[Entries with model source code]
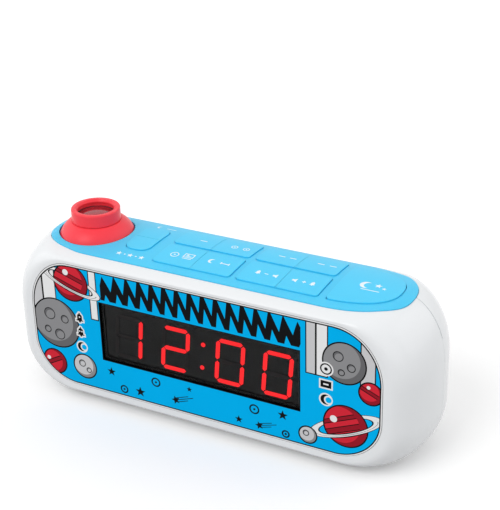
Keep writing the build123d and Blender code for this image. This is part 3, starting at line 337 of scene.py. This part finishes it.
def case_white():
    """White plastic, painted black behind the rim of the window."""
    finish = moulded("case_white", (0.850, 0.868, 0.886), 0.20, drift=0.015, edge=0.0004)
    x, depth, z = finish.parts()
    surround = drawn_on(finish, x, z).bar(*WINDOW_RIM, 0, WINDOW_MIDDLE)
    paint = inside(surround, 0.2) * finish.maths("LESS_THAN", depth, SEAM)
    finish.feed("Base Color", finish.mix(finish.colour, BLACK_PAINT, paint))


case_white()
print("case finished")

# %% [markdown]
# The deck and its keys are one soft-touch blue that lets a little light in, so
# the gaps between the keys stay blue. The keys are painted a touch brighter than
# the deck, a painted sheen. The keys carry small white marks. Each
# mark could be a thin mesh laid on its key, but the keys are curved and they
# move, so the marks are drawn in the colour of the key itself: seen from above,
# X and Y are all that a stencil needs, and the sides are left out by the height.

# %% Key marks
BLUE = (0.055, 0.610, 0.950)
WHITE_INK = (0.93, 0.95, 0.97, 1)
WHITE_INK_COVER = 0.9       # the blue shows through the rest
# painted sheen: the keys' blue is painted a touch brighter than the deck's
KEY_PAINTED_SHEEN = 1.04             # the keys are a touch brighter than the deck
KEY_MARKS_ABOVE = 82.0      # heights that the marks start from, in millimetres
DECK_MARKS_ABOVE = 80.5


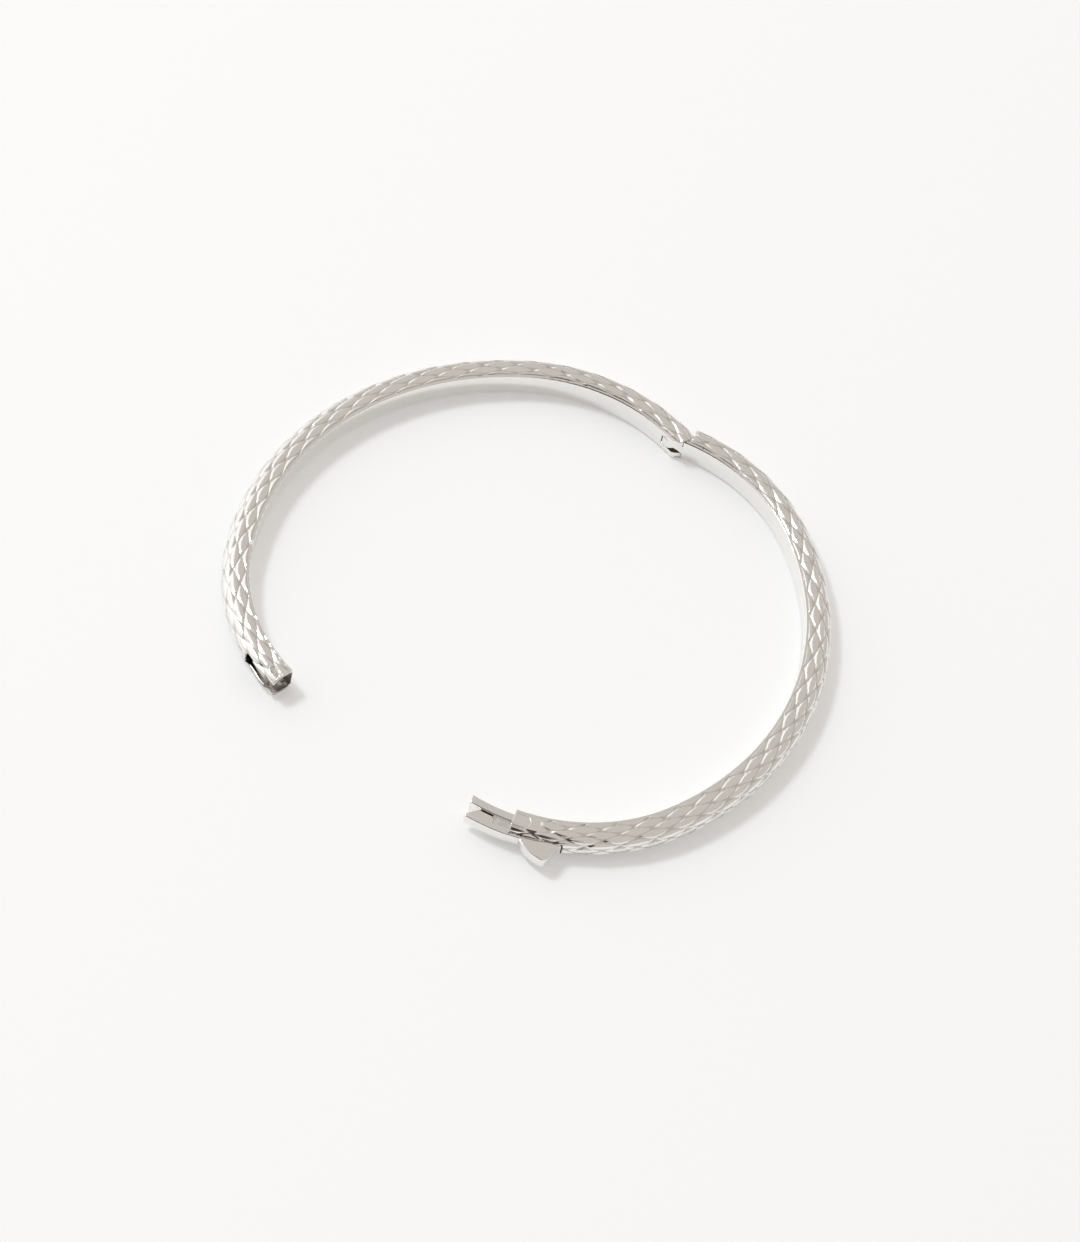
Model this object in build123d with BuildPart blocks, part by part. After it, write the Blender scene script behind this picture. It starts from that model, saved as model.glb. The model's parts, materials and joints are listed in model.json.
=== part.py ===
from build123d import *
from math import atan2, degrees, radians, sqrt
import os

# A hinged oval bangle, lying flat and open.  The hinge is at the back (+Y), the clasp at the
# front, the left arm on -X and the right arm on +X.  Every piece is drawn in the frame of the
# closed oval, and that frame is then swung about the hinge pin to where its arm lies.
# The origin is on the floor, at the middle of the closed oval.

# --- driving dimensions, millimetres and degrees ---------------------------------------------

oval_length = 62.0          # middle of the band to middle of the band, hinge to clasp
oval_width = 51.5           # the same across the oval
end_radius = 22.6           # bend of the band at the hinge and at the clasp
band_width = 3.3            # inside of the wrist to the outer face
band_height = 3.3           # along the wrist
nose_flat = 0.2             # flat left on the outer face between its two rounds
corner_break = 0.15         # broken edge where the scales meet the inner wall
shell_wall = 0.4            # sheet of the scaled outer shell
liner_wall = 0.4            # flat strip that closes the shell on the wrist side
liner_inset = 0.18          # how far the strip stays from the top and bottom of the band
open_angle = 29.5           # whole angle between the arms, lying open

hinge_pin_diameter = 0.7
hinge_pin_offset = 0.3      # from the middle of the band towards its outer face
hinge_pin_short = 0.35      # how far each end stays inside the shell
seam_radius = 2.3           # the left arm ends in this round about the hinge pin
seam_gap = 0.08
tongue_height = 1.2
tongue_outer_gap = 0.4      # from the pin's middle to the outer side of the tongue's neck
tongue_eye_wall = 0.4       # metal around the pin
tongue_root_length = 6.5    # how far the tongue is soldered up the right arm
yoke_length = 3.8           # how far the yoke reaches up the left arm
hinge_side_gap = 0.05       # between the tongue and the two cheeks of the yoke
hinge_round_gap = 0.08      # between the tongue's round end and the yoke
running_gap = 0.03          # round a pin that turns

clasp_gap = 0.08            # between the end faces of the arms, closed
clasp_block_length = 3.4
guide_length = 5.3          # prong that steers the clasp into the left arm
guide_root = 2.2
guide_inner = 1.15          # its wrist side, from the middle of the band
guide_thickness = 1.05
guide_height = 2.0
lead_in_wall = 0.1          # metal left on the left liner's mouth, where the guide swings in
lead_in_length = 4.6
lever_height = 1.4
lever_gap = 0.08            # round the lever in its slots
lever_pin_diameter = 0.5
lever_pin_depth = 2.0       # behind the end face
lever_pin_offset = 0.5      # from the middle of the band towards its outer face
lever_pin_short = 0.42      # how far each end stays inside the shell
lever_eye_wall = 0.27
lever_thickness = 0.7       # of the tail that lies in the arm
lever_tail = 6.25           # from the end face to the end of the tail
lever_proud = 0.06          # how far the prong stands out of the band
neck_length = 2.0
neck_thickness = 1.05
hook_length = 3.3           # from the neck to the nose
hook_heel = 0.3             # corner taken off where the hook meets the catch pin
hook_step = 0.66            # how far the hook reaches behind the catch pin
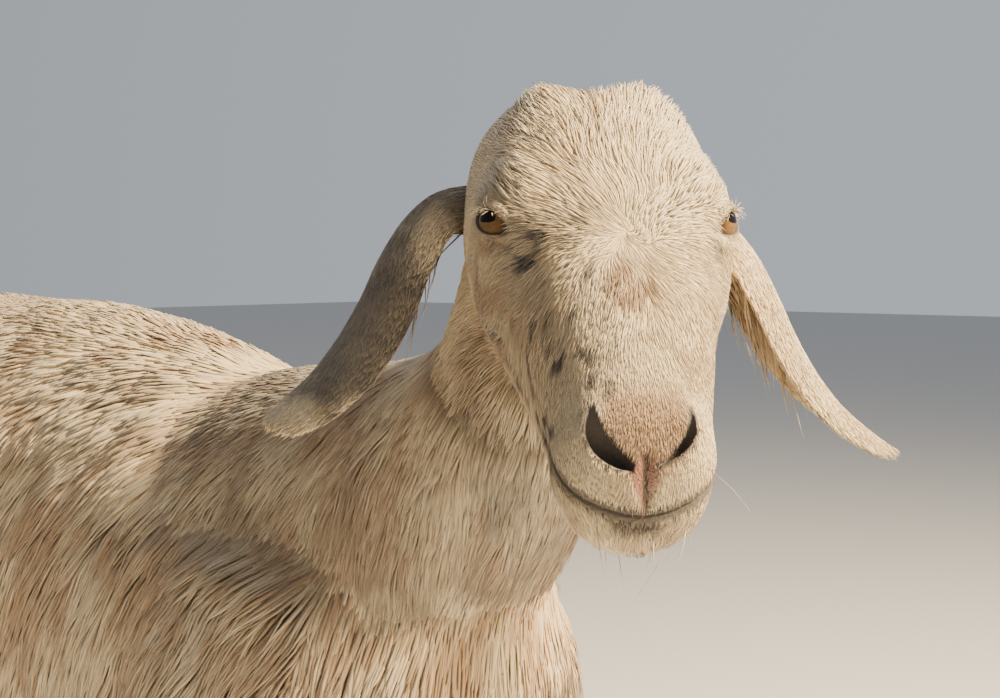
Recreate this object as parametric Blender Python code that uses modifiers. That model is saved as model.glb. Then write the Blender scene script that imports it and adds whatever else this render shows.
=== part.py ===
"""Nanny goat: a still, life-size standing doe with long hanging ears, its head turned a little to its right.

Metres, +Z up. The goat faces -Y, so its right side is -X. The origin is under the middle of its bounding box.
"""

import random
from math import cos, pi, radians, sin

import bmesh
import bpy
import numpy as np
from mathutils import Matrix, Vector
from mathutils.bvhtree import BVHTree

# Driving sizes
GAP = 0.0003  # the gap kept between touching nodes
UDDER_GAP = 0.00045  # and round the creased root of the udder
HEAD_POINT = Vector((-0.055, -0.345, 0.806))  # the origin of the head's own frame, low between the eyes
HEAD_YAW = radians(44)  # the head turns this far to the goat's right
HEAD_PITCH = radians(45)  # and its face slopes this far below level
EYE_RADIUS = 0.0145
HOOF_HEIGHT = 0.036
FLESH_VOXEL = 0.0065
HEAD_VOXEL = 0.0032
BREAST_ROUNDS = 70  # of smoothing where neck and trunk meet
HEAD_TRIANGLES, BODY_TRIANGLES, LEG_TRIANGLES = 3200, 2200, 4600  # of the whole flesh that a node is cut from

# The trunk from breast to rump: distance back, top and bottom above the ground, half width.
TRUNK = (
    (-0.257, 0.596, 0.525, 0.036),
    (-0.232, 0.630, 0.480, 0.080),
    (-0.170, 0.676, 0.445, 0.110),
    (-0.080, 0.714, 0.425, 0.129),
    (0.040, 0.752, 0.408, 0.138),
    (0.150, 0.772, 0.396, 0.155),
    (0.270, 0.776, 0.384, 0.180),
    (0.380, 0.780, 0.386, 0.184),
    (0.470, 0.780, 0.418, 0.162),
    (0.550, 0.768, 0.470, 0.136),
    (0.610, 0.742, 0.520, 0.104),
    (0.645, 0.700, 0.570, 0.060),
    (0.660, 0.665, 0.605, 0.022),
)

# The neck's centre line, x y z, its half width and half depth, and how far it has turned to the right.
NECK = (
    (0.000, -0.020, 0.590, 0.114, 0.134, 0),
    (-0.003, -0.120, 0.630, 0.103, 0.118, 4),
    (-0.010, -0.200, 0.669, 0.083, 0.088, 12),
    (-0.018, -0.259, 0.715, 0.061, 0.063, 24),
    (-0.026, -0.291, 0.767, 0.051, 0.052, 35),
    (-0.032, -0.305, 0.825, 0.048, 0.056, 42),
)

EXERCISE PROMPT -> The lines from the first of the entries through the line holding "# X and Y are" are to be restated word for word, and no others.

WRITTEN ANSWER ->
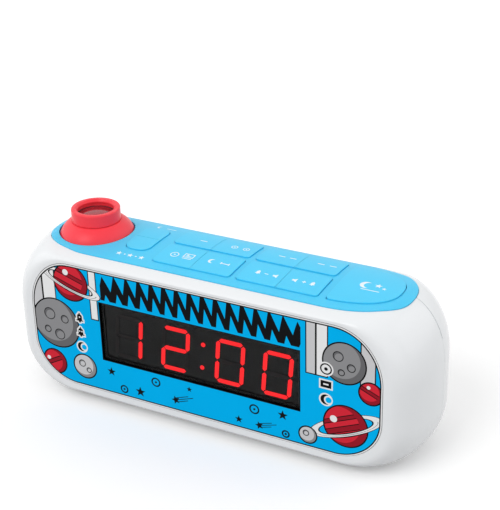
Keep writing the build123d and Blender code for this image. This is part 3, starting at line 337 of scene.py. This part finishes it.
def case_white():
    """White plastic, painted black behind the rim of the window."""
    finish = moulded("case_white", (0.850, 0.868, 0.886), 0.20, drift=0.015, edge=0.0004)
    x, depth, z = finish.parts()
    surround = drawn_on(finish, x, z).bar(*WINDOW_RIM, 0, WINDOW_MIDDLE)
    paint = inside(surround, 0.2) * finish.maths("LESS_THAN", depth, SEAM)
    finish.feed("Base Color", finish.mix(finish.colour, BLACK_PAINT, paint))


case_white()
print("case finished")

# %% [markdown]
# The deck and its keys are one soft-touch blue that lets a little light in, so
# the gaps between the keys stay blue. The keys are painted a touch brighter than
# the deck, a painted sheen. The keys carry small white marks. Each
# mark could be a thin mesh laid on its key, but the keys are curved and they
# move, so the marks are drawn in the colour of the key itself: seen from above,
# X and Y are all that a stencil needs, and the sides are left out by the height.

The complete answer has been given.